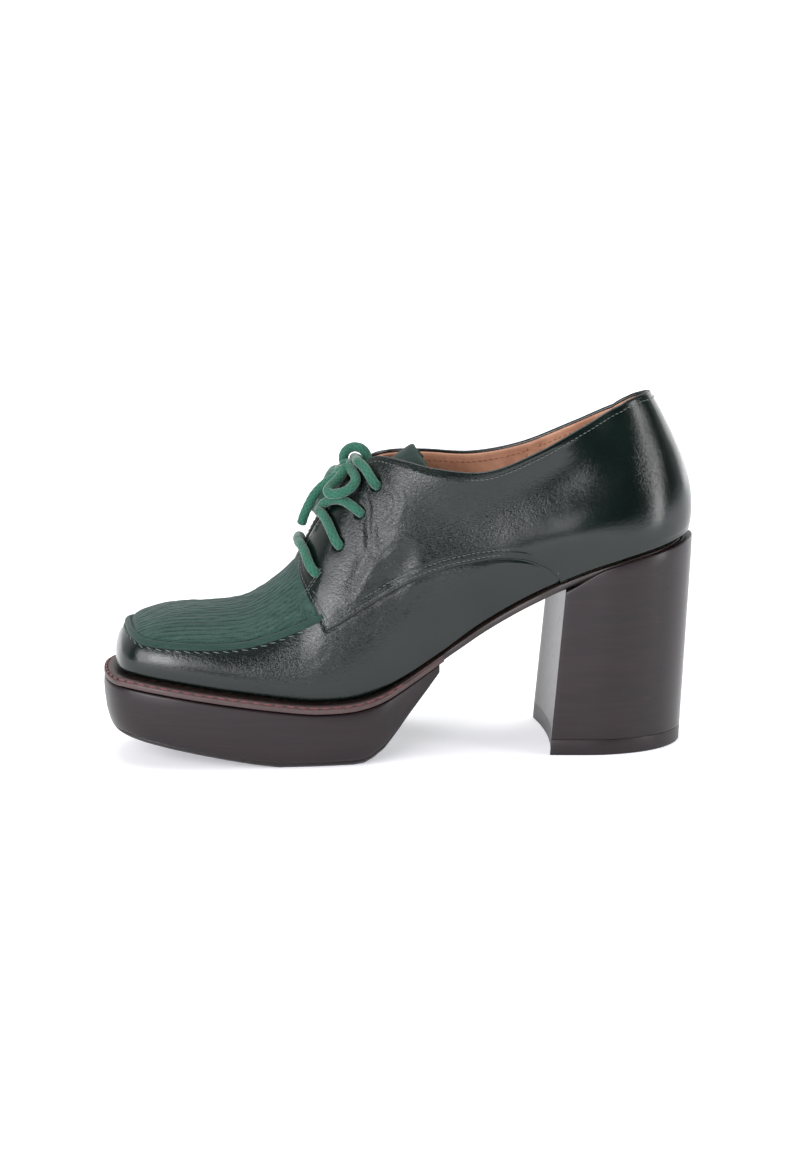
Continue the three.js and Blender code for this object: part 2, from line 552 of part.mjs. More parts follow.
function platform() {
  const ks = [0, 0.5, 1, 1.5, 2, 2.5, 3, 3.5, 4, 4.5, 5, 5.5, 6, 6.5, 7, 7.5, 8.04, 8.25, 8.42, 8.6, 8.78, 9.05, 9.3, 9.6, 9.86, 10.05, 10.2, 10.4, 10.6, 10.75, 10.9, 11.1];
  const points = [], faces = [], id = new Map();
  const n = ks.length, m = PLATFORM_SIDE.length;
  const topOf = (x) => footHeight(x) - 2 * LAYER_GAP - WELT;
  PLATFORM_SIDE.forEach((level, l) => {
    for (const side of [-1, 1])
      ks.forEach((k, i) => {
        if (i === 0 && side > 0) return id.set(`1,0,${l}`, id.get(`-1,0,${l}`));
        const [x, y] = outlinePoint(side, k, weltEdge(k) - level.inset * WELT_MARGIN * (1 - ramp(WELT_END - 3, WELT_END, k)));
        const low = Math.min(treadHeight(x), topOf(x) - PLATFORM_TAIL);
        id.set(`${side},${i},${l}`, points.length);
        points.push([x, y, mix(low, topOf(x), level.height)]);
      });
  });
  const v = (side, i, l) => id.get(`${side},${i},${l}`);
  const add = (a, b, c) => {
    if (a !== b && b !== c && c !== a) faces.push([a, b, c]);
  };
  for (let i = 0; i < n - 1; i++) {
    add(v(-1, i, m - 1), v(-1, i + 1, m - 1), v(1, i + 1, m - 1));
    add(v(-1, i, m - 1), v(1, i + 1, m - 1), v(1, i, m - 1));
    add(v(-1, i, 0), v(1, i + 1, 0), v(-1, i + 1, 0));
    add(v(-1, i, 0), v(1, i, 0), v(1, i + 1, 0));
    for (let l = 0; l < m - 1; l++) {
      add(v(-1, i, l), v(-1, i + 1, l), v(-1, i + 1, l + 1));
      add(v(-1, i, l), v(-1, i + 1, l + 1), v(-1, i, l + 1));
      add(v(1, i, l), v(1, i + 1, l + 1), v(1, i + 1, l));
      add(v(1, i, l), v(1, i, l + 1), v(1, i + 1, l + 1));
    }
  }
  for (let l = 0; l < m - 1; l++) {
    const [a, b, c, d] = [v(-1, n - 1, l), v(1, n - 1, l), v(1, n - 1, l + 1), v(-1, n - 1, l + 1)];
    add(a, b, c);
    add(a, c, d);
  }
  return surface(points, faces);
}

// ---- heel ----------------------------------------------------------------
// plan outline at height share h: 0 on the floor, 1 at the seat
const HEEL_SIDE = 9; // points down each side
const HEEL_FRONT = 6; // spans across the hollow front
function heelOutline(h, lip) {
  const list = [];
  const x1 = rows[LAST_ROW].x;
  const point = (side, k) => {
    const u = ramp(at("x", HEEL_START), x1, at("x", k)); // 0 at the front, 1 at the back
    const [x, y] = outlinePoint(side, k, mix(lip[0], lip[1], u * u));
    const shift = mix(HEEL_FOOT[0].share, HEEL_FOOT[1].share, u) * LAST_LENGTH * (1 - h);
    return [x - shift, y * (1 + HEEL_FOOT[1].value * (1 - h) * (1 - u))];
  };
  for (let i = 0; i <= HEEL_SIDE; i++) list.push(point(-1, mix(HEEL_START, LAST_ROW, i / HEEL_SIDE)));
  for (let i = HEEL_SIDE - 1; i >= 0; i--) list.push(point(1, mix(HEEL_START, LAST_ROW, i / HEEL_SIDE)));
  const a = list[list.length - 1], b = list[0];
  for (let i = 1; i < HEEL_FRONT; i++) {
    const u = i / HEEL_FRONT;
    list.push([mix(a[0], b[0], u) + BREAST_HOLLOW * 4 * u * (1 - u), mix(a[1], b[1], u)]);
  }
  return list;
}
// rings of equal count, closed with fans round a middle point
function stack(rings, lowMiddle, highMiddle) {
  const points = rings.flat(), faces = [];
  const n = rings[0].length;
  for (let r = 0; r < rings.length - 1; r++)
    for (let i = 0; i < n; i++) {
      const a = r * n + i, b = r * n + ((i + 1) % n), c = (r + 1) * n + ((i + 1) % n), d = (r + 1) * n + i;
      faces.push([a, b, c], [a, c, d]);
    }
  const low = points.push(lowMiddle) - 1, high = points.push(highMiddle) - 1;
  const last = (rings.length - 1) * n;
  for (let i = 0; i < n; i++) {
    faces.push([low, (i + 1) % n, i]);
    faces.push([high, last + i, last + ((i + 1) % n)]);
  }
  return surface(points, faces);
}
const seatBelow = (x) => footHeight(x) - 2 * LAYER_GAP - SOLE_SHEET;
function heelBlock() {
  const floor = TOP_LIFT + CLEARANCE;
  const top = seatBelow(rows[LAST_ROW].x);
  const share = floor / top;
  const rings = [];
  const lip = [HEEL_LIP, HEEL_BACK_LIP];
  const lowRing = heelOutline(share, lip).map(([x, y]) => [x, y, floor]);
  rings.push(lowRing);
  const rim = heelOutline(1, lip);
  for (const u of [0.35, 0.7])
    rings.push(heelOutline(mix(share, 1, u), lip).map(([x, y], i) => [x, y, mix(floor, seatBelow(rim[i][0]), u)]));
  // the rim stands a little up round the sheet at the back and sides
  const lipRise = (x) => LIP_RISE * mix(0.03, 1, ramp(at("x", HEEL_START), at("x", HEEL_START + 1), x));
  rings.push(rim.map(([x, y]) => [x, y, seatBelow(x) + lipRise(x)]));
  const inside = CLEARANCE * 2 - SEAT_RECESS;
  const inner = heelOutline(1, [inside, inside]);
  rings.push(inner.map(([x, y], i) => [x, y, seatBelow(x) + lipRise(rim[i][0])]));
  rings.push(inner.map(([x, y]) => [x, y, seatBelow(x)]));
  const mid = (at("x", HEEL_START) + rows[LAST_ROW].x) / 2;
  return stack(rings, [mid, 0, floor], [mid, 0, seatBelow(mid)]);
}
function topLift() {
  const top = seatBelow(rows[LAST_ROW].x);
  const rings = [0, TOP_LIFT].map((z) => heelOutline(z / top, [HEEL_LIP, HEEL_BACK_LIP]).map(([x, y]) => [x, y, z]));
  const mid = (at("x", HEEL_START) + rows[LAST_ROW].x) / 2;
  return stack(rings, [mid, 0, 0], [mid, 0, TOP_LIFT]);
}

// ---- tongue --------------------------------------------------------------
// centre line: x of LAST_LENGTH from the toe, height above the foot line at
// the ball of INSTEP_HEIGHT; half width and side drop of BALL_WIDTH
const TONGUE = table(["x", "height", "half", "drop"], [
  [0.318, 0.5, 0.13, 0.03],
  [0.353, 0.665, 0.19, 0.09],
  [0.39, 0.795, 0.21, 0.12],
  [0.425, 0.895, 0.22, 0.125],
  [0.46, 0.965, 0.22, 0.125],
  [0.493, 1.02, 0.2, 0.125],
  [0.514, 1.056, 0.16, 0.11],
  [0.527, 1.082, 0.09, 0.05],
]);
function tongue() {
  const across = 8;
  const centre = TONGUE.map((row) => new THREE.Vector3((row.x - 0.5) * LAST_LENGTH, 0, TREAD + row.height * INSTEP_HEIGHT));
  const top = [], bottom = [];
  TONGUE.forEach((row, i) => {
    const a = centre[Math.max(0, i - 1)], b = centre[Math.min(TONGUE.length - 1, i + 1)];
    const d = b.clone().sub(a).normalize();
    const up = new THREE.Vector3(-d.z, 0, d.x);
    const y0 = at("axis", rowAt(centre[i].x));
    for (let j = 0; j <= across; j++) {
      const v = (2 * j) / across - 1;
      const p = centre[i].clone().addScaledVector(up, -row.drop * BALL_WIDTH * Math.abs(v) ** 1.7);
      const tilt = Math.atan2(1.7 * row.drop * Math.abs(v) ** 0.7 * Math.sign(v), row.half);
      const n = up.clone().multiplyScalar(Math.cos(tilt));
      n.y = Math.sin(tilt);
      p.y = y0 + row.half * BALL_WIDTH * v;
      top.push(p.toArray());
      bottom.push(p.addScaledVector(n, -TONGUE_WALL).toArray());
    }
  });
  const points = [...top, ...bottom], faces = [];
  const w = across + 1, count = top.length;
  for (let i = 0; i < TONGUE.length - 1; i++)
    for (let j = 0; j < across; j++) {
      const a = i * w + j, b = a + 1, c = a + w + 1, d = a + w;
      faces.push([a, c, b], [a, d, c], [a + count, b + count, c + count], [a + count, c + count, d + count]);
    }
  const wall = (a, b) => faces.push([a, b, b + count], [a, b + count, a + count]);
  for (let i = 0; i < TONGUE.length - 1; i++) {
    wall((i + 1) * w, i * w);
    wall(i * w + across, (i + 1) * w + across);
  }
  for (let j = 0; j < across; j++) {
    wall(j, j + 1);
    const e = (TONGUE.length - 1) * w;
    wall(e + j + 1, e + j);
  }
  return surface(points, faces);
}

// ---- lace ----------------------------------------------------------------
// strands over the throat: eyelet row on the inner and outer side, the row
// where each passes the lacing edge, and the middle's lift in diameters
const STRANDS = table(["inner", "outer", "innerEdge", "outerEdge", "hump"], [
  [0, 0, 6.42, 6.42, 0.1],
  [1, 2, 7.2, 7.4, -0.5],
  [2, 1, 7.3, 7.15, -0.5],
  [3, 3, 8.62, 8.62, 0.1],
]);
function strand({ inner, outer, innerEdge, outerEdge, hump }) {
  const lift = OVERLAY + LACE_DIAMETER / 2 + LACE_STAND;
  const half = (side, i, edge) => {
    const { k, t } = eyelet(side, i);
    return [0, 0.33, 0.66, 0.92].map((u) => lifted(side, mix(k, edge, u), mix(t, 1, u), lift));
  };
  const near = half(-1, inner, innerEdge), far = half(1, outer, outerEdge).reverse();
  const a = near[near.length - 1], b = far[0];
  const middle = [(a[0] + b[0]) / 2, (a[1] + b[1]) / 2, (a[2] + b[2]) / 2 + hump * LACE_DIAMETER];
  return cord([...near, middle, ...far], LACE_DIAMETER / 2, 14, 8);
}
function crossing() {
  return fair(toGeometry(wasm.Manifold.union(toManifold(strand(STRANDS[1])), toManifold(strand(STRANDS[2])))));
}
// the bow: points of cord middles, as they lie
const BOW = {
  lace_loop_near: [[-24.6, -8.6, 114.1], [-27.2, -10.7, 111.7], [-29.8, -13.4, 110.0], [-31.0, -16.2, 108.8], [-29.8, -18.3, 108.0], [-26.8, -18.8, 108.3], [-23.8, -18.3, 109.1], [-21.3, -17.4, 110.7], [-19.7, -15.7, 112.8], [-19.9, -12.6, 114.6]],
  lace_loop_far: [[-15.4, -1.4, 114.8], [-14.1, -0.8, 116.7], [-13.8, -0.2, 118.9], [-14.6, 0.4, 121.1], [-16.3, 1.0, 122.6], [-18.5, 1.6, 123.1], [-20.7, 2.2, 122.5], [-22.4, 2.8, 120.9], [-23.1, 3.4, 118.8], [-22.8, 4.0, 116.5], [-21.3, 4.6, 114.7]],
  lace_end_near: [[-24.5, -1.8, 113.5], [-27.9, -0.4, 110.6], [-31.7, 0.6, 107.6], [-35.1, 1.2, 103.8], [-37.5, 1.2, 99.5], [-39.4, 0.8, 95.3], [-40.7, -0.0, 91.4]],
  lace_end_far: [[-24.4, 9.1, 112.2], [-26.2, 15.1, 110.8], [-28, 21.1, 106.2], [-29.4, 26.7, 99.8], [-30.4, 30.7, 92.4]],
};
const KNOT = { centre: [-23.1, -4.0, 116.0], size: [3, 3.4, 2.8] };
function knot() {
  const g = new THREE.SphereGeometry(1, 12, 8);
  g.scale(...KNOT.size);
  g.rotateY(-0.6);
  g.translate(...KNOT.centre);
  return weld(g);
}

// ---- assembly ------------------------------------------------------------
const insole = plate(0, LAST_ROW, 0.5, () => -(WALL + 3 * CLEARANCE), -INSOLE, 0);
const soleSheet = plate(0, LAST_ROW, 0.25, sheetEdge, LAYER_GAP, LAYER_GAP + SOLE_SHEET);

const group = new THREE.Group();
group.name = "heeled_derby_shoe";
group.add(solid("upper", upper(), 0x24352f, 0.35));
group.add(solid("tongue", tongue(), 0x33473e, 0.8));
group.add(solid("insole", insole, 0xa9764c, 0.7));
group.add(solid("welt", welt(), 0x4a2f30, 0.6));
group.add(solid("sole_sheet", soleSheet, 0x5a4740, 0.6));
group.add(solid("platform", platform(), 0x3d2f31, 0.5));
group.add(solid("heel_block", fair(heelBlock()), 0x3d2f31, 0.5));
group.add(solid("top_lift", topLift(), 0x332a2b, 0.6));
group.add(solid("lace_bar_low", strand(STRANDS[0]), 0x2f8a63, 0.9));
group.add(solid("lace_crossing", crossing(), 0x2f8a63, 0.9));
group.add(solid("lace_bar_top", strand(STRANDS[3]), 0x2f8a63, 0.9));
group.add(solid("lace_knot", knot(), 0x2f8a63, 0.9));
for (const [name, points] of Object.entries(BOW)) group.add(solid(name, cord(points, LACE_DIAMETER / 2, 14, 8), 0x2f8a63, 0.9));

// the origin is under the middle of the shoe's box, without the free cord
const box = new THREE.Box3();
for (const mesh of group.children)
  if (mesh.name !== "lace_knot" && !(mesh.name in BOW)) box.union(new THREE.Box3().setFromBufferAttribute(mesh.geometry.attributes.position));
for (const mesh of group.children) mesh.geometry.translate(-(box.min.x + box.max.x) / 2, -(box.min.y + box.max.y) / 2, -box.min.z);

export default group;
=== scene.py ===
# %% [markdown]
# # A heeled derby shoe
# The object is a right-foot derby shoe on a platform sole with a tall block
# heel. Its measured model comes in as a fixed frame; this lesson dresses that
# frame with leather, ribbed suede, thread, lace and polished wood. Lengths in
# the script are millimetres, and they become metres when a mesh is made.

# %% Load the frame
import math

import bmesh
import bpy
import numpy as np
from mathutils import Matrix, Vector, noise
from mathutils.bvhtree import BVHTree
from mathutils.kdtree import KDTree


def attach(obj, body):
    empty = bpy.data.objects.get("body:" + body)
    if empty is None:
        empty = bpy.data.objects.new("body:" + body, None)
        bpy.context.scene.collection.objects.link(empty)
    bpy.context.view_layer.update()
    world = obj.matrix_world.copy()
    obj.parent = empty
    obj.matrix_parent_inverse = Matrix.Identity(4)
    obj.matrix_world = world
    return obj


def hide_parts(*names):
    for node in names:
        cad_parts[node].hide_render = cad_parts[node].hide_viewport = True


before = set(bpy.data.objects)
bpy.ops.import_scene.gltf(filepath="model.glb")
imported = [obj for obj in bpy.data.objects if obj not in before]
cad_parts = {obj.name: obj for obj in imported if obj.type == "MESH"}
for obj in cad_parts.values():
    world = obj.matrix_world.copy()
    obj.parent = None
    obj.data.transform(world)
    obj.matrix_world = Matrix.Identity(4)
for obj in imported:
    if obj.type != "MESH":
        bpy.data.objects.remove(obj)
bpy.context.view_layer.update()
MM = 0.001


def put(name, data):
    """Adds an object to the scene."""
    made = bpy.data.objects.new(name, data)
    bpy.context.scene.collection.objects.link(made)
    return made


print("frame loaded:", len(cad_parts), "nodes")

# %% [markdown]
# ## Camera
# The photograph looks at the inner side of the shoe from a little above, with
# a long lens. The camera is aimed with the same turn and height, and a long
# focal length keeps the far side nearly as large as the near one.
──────
Exercise directions
Above are some lines. Repeat exactly, and only, those from the line that has "the free cord" through the line that has "# the script".

Response to the exercise
// the origin is under the middle of the shoe's box, without the free cord
const box = new THREE.Box3();
for (const mesh of group.children)
  if (mesh.name !== "lace_knot" && !(mesh.name in BOW)) box.union(new THREE.Box3().setFromBufferAttribute(mesh.geometry.attributes.position));
for (const mesh of group.children) mesh.geometry.translate(-(box.min.x + box.max.x) / 2, -(box.min.y + box.max.y) / 2, -box.min.z);

export default group;
=== scene.py ===
# %% [markdown]
# # A heeled derby shoe
# The object is a right-foot derby shoe on a platform sole with a tall block
# heel. Its measured model comes in as a fixed frame; this lesson dresses that
# frame with leather, ribbed suede, thread, lace and polished wood. Lengths in
# the script are millimetres, and they become metres when a mesh is made.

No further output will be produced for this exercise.